# WRITTEN INSTRUCTION
Beneath this instruction is a block of data; output from it exactly the lines that run from the one containing "way = path[-1] - path[-2]" through the one containing "for node in", inclusive.

# SUPPLIED MATERIAL
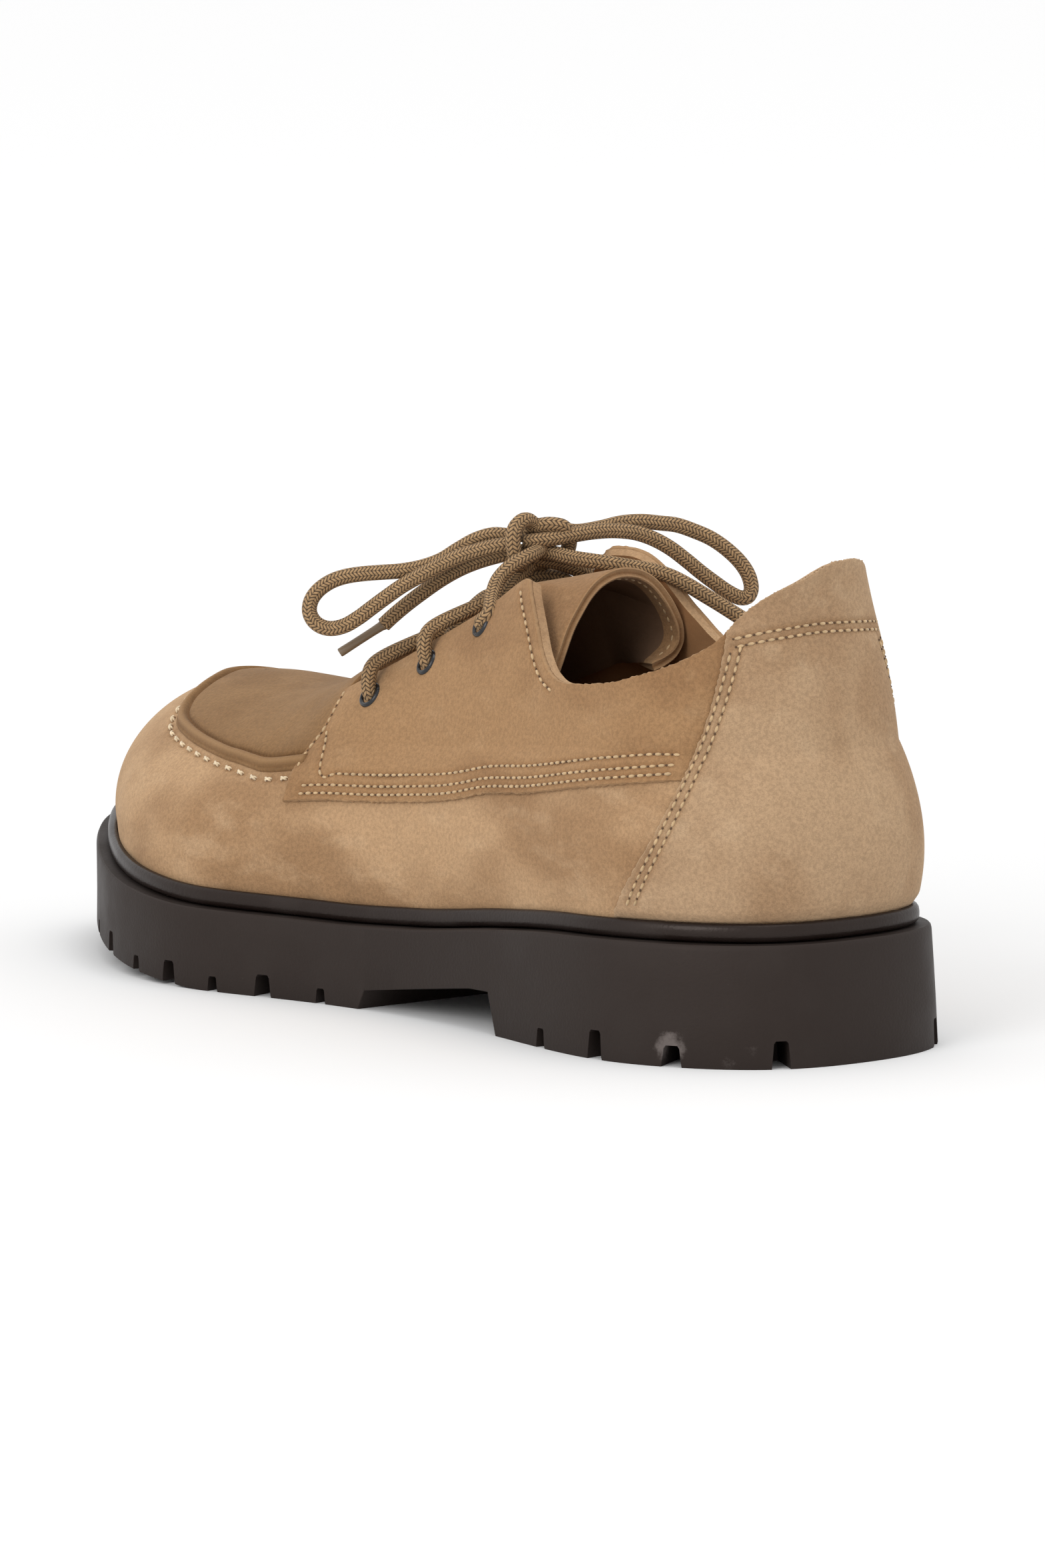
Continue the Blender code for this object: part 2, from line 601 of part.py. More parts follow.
# Tongue: the inner side of the last, with a lower crest where it stands free at the ankle
tongue_rows, tongue_columns = 12, 16
tongue_outer = np.zeros((tongue_rows + 1, tongue_columns + 1, 3))
for i in range(tongue_rows + 1):
    for j in range(tongue_columns + 1):
        side = 2 * j / tongue_columns - 1
        end = float(table(TONGUE_END, side))
        s = end + (TONGUE_ROOT - end) * i / tongue_rows
        edge_v = float(table(TONGUE_SIDE, s))
        v = 1 - (1 - edge_v) * abs(side)
        point = shell(s if side <= 0 else 2 - s, v, -WALL - TONGUE_GAP)
        limit = float(table(TONGUE_TOP, point[1] / SOLE_LENGTH)) * ANKLE_HEIGHT
        blend = 0.05 * ANKLE_HEIGHT
        over = (point[2] - limit) / blend
        point[2] = limit - blend * 0.5 * (np.sqrt(over * over + 0.16) - over) + 0.2 * blend if over > -2 else point[2]
        tongue_outer[i, j] = point
turn_i = np.gradient(tongue_outer, axis=0)
turn_j = np.gradient(tongue_outer, axis=1)
normal = np.cross(turn_j, turn_i)
normal /= np.linalg.norm(normal, axis=-1, keepdims=True)
if normal[6, 8, 2] < 0:
    normal = -normal
tongue_inner = tongue_outer - normal * TONGUE
step = tongue_columns + 1
tongue_faces = [(i * step + j, i * step + j + 1, (i + 1) * step + j + 1, (i + 1) * step + j)
                for i in range(tongue_rows) for j in range(tongue_columns)]
thick("tongue", tongue_outer.reshape(-1, 3), tongue_inner.reshape(-1, 3), tongue_faces, suede)

# Eyelets: rings flat on the quarters
for label, rows, flip in (("lateral", EYELETS_OUTER, False), ("medial", EYELETS_INNER, True)):
    for number, (s, v) in enumerate(rows, 1):
        w = 2 - s if flip else s
        foot = shell(w, v, 0.0)
        out = shell(w, v, 1.0) - foot
        first = shell(w, v + 0.01, 0.0) - foot
        first = first - out * (first @ out)
        first /= np.linalg.norm(first)
        second = np.cross(out, first)
        base = OVERLAY_GAP + OVERLAY + JOIN_GAP
        profile = ((EYELET_HOLE, base), (EYELET_RADIUS, base), (EYELET_RADIUS, base + 0.6 * EYELET_HEIGHT),
                   (EYELET_RADIUS - 0.0004, base + EYELET_HEIGHT), (EYELET_HOLE, base + EYELET_HEIGHT))
        points = []
        for k in range(12):
            turn = 2 * pi * k / 12
            spoke = first * np.cos(turn) + second * np.sin(turn)
            points += [foot + spoke * r + out * h for r, h in profile]
        n = len(profile)
        faces = [(k * n + j, (k + 1) % 12 * n + j, (k + 1) % 12 * n + (j + 1) % n, k * n + (j + 1) % n)
                 for k in range(12) for j in range(n)]
        solid(f"eyelet_{label}_{number}", points, faces, (BLACK, 0.35, 1.0))


def smooth_path(points, count):
    """Even points on a smooth curve through the given ones."""
    points = np.array(points, float)
    knots = np.r_[0, np.cumsum(np.linalg.norm(np.diff(points, axis=0), axis=1) ** 0.5)]
    fine = np.linspace(0, knots[-1], 400)
    out = []
    for k in range(3):
        tangent = np.gradient(points[:, k], knots)
        i = np.clip(np.searchsorted(knots, fine, side="right") - 1, 0, len(knots) - 2)
        width = knots[i + 1] - knots[i]
        t = (fine - knots[i]) / width
        value = points[i, k] * (1 + 2 * t) * (1 - t) ** 2 + points[i + 1, k] * t * t * (3 - 2 * t)
        out.append(value + width * t * (1 - t) * (tangent[i] * (1 - t) - tangent[i + 1] * t))
    line = np.stack(out, axis=1)
    length = np.r_[0, np.cumsum(np.linalg.norm(np.diff(line, axis=0), axis=1))]
    even = np.linspace(0, length[-1], count)
    return np.stack([np.interp(even, length, line[:, k]) for k in range(3)], axis=1)


def tube(name, path, radius, sides, finish, tool=False, taper=1.0):
    """A closed faceted tube along a path."""
    path = np.array(path)
    along = np.gradient(path, axis=0)
    along /= np.linalg.norm(along, axis=1)[:, None]
    side = np.cross(along[0], [0.3, 0.2, 1.0])
    points = []
    for k, (place, way) in enumerate(zip(path, along)):
        side = side - way * (side @ way)
        side /= np.linalg.norm(side)
        other = np.cross(way, side)
        r = radius * (1 + (taper - 1) * k / (len(path) - 1))
        angles = [2 * pi * j / sides for j in range(sides)]
        points += [place + (side * np.cos(a) + other * np.sin(a)) * r for a in angles]
    faces = [(k * sides + j, k * sides + (j + 1) % sides, (k + 1) * sides + (j + 1) % sides, (k + 1) * sides + j)
             for k in range(len(path) - 1) for j in range(sides)]
    faces += [tuple(range(sides))[::-1], tuple((len(path) - 1) * sides + j for j in range(sides))]
    return solid(name, points, faces, finish, tool=tool)


# Lace crossings: each pair leaves its eyelets over the facings and crosses above the tongue
lace_finish = (LACE, 0.85)
OVER_EYELET = OVERLAY_GAP + OVERLAY + JOIN_GAP + EYELET_HEIGHT + JOIN_GAP + LACE_RADIUS
OVER_TONGUE = -WALL - TONGUE_GAP + LACE_RADIUS + 0.0017


def lace_route(low, high):
    """From over one eyelet across to just short of the opposite facing."""
    rows = ((0.0, 0.0, OVER_EYELET), (0.14, 0.12, OVER_EYELET), (0.30, 0.28, OVER_EYELET * 0.86), (0.50, 0.50, OVER_TONGUE),
            (0.58, 0.58, OVER_TONGUE), (0.64, 0.65, OVER_TONGUE))
    points = []
    for share, climb, lift in rows:
        place = -(1 - low[1]) + ((1 - low[1]) + (1 - high[1])) * share
        s = low[0] + (high[0] - low[0]) * climb
        points.append((s, place, lift))
    return points


def lace_points(route, flip, middle):
    points = []
    for s, place, lift in route:
        outer_side = (place < 0) != flip
        point = shell(s if outer_side else 2 - s, 1 - abs(place), lift)
        points.append(point)
    points[3] = middle
    return smooth_path(points, 12)


for name, low, high in (("lace_cross_1", 0, 1), ("lace_cross_2", 1, 2)):
    one = lace_route(EYELETS_OUTER[low], EYELETS_INNER[high])
    two = lace_route(EYELETS_INNER[low], EYELETS_OUTER[high])
    middle = (shell(one[3][0], 1 - 1e-3, OVER_TONGUE) + shell(2 - two[3][0], 1 - 1e-3, OVER_TONGUE)) / 2
    body = tube(name, lace_points(one, False, middle), LACE_RADIUS, 8, lace_finish)
    combine(body, tube(name + "_join", lace_points(two, True, middle), LACE_RADIUS, 8, None, tool=True), "UNION")

knot = np.array(KNOT_CENTRE)
bow = np.array(BOW_AXIS)
foot_of_knot = knot - (0, 0.0015, KNOT_RADIUS + 2 * LACE_RADIUS - 0.00005)


def riser_points(s, v, flip):
    w = 2 - s if flip else s
    points = [shell(w, v, OVER_EYELET), shell(w, v + 0.06, OVER_EYELET), shell(w, v + 0.15, OVER_EYELET * 0.9)]
    toward = foot_of_knot + (points[-1] - foot_of_knot) * 0.45 + (0, 0, 0.3 * LACE_RADIUS)
    return smooth_path(points + [toward, foot_of_knot], 12)


body = tube("lace_risers", riser_points(*EYELETS_OUTER[2], False), LACE_RADIUS, 8, lace_finish)
combine(body, tube("lace_risers_join", riser_points(*EYELETS_INNER[2], True), LACE_RADIUS, 8, None, tool=True), "UNION")


def cord(name, points, count, radius=LACE_RADIUS):
    """A lace as a smooth bevelled curve."""
    path = smooth_path(points, count) - ORIGIN
    curve = bpy.data.curves.new(name, "CURVE")
    curve.dimensions = "3D"
    curve.bevel_depth = radius
    curve.bevel_resolution = 2
    curve.use_fill_caps = True
    line = curve.splines.new("POLY")
    line.points.add(len(path) - 1)
    for point, place in zip(line.points, path):
        point.co = (*place, 1)
    made = bpy.data.objects.new(name, curve)
    bpy.context.scene.collection.objects.link(made)
    made.data.materials.append(material(name + "_finish", *lace_finish))
    return path


# Bow: the knot's wrap, two loops and two ends
up = np.array((0, 0, 1.0))
across_bow = np.cross(up, bow)
turns = np.linspace(0.22 * pi, 1.78 * pi, 13)
wrap = [knot + (across_bow * np.cos(t) + up * np.sin(t)) * KNOT_RADIUS for t in turns]
cord("bow_knot", wrap, 28)
cord("loop_lateral", LOOP_OUTER, 44)
cord("loop_medial", LOOP_INNER, 44)
for label, rows in (("lateral", END_OUTER), ("medial", END_INNER)):
    path = cord("end_" + label, rows, 20) + ORIGIN
    way = path[-1] - path[-2]
    way /= np.linalg.norm(way)
    start = path[-1] + way * JOIN_GAP
    tip = [start, start + way * TIP_LENGTH * 0.85, start + way * TIP_LENGTH]
    tube("tip_" + label, tip, TIP_RADIUS, 10, (LACE, 0.5), taper=0.85)
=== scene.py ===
# %% [markdown]
# # A suede derby shoe on a lugged rubber sole
# One shoe, the left one, stands empty on a pale floor. The frame brings the plain solids of the
# shoe. Every piece but the insole is made here again, finer, in the same place and with the same
# sizes.

import bmesh
import bpy
import numpy as np
from math import cos, pi, radians, sin
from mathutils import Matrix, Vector


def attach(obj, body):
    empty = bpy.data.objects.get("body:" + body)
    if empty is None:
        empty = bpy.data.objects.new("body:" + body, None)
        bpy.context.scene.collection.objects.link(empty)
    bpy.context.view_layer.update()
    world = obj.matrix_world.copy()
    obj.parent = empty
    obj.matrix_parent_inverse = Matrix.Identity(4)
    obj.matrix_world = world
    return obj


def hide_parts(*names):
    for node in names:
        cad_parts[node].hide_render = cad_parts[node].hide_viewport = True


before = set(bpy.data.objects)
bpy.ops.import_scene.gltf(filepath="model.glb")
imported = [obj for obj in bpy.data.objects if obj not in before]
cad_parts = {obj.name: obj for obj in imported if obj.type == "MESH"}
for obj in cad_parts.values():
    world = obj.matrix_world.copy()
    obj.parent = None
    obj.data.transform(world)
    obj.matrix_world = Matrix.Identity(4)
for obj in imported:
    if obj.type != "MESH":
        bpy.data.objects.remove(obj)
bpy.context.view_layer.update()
print("solids in the frame:", len(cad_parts))

# %% [markdown]
# ## Sizes and the last
# A shoe is built round a last, a wooden foot. The sole's outline, the height of its edge and the
# crest of the instep are short tables of shares, and every sheet of suede is a part of that one
# surface, lifted a little. This keeps seams, overlays and stitches together when a size changes.

# %% Driving sizes
SOLE_LENGTH = 0.276
BALL_WIDTH = 0.107
HEEL_HEIGHT = 0.0283
TOE_SPRING = 0.0115
ANKLE_HEIGHT = 0.150
FEATHER_INSET = 0.0065
SIDE_BULGE = 0.0038
BULGE_HEIGHT = 0.042
WALL = 0.0020
WELT_HEIGHT = 0.0043
JOIN_GAP = 0.0003
LACE_RADIUS = 0.00182
MM = 0.001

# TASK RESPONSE
    way = path[-1] - path[-2]
    way /= np.linalg.norm(way)
    start = path[-1] + way * JOIN_GAP
    tip = [start, start + way * TIP_LENGTH * 0.85, start + way * TIP_LENGTH]
    tube("tip_" + label, tip, TIP_RADIUS, 10, (LACE, 0.5), taper=0.85)
=== scene.py ===
# %% [markdown]
# # A suede derby shoe on a lugged rubber sole
# One shoe, the left one, stands empty on a pale floor. The frame brings the plain solids of the
# shoe. Every piece but the insole is made here again, finer, in the same place and with the same
# sizes.

import bmesh
import bpy
import numpy as np
from math import cos, pi, radians, sin
from mathutils import Matrix, Vector


def attach(obj, body):
    empty = bpy.data.objects.get("body:" + body)
    if empty is None:
        empty = bpy.data.objects.new("body:" + body, None)
        bpy.context.scene.collection.objects.link(empty)
    bpy.context.view_layer.update()
    world = obj.matrix_world.copy()
    obj.parent = empty
    obj.matrix_parent_inverse = Matrix.Identity(4)
    obj.matrix_world = world
    return obj


def hide_parts(*names):
    for node in names:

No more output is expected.